Africa-Press – Congo Kinshasa. Outre le volume et la surface, la géométrie de notre cerveau et les formes complexes que prennent ses régions sont liées à son fonctionnement – et, probablement, son dysfonctionnement -, conclut une étude publiée dans la revue Science Advance. Les chercheurs y identifient 80 séquences génétiques fortement liées à la structure de notre cerveau.
« La moitié des gènes humains sont probablement impliqués dans le développement et le fonctionnement du cerveau », révèle Kaustubh Patil, spécialiste en apprentissage automatique et informatique appliqué aux neurosciences à l’Université Heinrich Heine de Düsseldorf (Allemagne), et qui a dirigé ces travaux.
Cette étude a ainsi révélé 80 séquences génétiques qui modulent la forme de 22 structures cérébrales (toutes, sauf le cortex) en se basant sur près de 20.000 génomes de la base de données britannique UK Biobank. « Cela suggère un impact génétique complexe sur la morphologie », ajoute le chercheur.
Parmi ces séquences, 37 sont spécifiquement liées au tronc cérébral, qui assure notamment les fonctions motrices et respiratoires essentielles de l’organisme. « Nous ne savons pas exactement pourquoi autant de séquences sont liées au tronc cérébral. Il est possible que cela soit lié à sa forme plutôt complexe. »
« La génétique et l’environnement déterminent tous deux la structure du cerveau, comme l’ont montré certains travaux antérieurs. Mais la base génétique exacte des formes macroscopiques des régions cérébrales mesurées par IRM n’avait pas été explorée auparavant, et c’est ce que nous avons fait dans cette étude », explique Kaustubh Patil.
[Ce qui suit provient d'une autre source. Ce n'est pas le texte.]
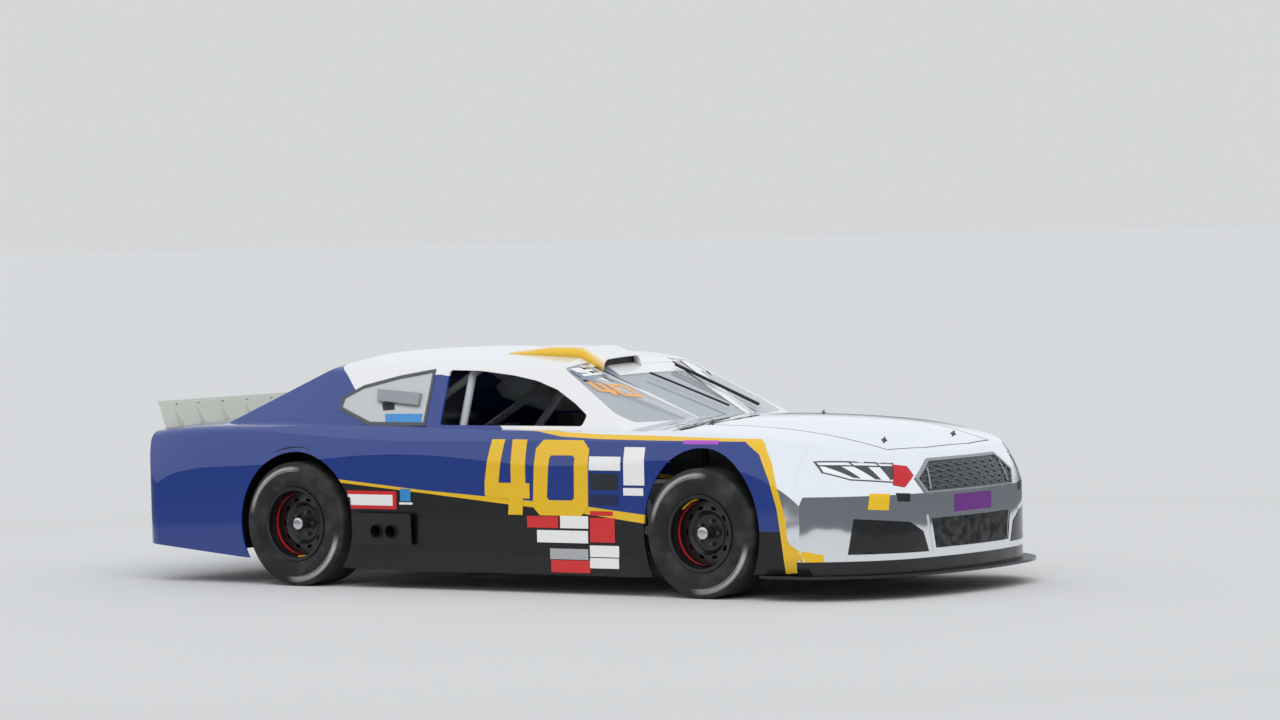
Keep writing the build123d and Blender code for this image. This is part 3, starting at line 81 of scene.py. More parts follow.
def surfaceGrain(tree, shader, spec):
    # height = fine noise, plus a wide noise where there is a wave; roughness = noise in patches; returns the place
    place = addNode(tree, "ShaderNodeTexCoord").outputs["Object"]
    grain = addNode(tree, "ShaderNodeTexNoise", None, {
        "Scale": 1 / spec["size"], "Detail": 3.0, "Vector": place}).outputs["Fac"]
    bump = addNode(tree, "ShaderNodeBump", None, {
        "Strength": spec["strength"], "Distance": spec["height"], "Height": grain}).outputs["Normal"]
    if "wave" in spec:
        wide = addNode(tree, "ShaderNodeTexNoise", None, {"Scale": 1 / spec["wave"], "Detail": 1.0, "Vector": place})
        bump = addNode(tree, "ShaderNodeBump", None, {
            "Strength": spec["waveStrength"], "Distance": spec["waveHeight"], "Height": wide.outputs["Fac"],
            "Normal": bump}).outputs["Normal"]
    tree.links.new(bump, shader.inputs["Normal"])
    if "rough" in spec:
        patch = addNode(tree, "ShaderNodeTexNoise", None, {
            "Scale": 1 / patchSize, "Detail": 4.0, "Vector": place}).outputs["Fac"]
        spread = addNode(tree, "ShaderNodeMapRange", None, {
            "From Min": 0.3, "From Max": 0.7, "To Min": spec["rough"][0], "To Max": spec["rough"][1], "Value": patch})
        tree.links.new(spread.outputs["Result"], shader.inputs["Roughness"])
    return place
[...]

Jusqu’à présent, seuls le volume et la surface du cerveau avaient été étudiés. Or, les structures du cerveau humain présentent une grande variété de formes, de l’amygdale (impliquée dans les émotions) la plus sphérique, à l’hippocampe (impliqué dans la mémoire), le plus allongé. « Les mesures de base telles que le volume et la surface ne permettent pas de saisir correctement les détails nuancés de ces formes et ne fournissent donc pas une description suffisante de leur morphologie », diagnostiquent les chercheurs.
Une méthode semblable à la capture des vibrations d’un tambour
Mais comment modéliser des formes organiques et irrégulières? La méthode choisie est complexe, nouvelle et fait appel à un modèle informatique appelé spectre de l’opérateur de Laplace-Beltrami (LBO). « Il permet de quantifier la forme dans une séquence de nombres qui peuvent ensuite être soumis à des études d’association à l’échelle du génome », explique Kaustubh Patil. Les chercheurs obtiennent ainsi un ensemble de valeurs permettant de décrire et caractériser des détails morphologiques que le volume ou la surface ne sont pas en mesure de décrire.
Pour illustrer cette technique, Kaustubh Patil utilise l’image des vibrations d’un tambour. « Les vibrations ou les fréquences produites par un tambour dépendent de la forme de sa membrane. Ainsi, un tambour rond et un tambour carré produisent des sons différents lorsqu’ils sont frappés. Dans notre cas, nous ne produisons pas de sons, mais nous utilisons des ‘vibrations’ mathématiques (appelées ‘fonctions propres’) et enregistrons leurs fréquences (appelées ‘valeurs propres’) pour saisir la forme des régions cérébrales. »
De potentiels marqueurs de diagnostic précoce utilisables à l’imagerie
Au-delà de l’intérêt scientifique de ces découvertes, elles ont également une portée clinique. « Nos études ont identifié des associations entre les formes et les dispositions génétiques pour certaines maladies », telles que la maladie d’Alzheimer, les accidents vasculaires cérébraux (AVC) et des maladies psychiatriques telles que la schizophrénie, cite Kaustubh Patil. « Par exemple, nous avons identifié le gène MAPT comme étant associé à la forme du tronc cérébral. Ce gène a déjà été associé à des maladies neurodégénératives telles que la maladie d’Alzheimer et la maladie de Parkinson. »
Pour l’instant, ces associations ne peuvent pas déterminer de causalité entre gènes et la susceptibilité à ces pathologies. « Notre cohorte comprenait des personnes présentant des dispositions génétiques élevées, mais aucune n’a fait l’objet d’un diagnostic établi. Les anomalies de forme pourraient donc potentiellement être des caractéristiques précoces des maladies, mais d’autres études sont nécessaires pour l’établir », conclut Kaustubh Patil.
Des biomarqueurs liés à la forme cérébrale qui pourraient être scrutés en imagerie cérébrale afin d’être potentiellement utilisés pour le diagnostic précoce de maladies neurodégénératives ou psychiatriques.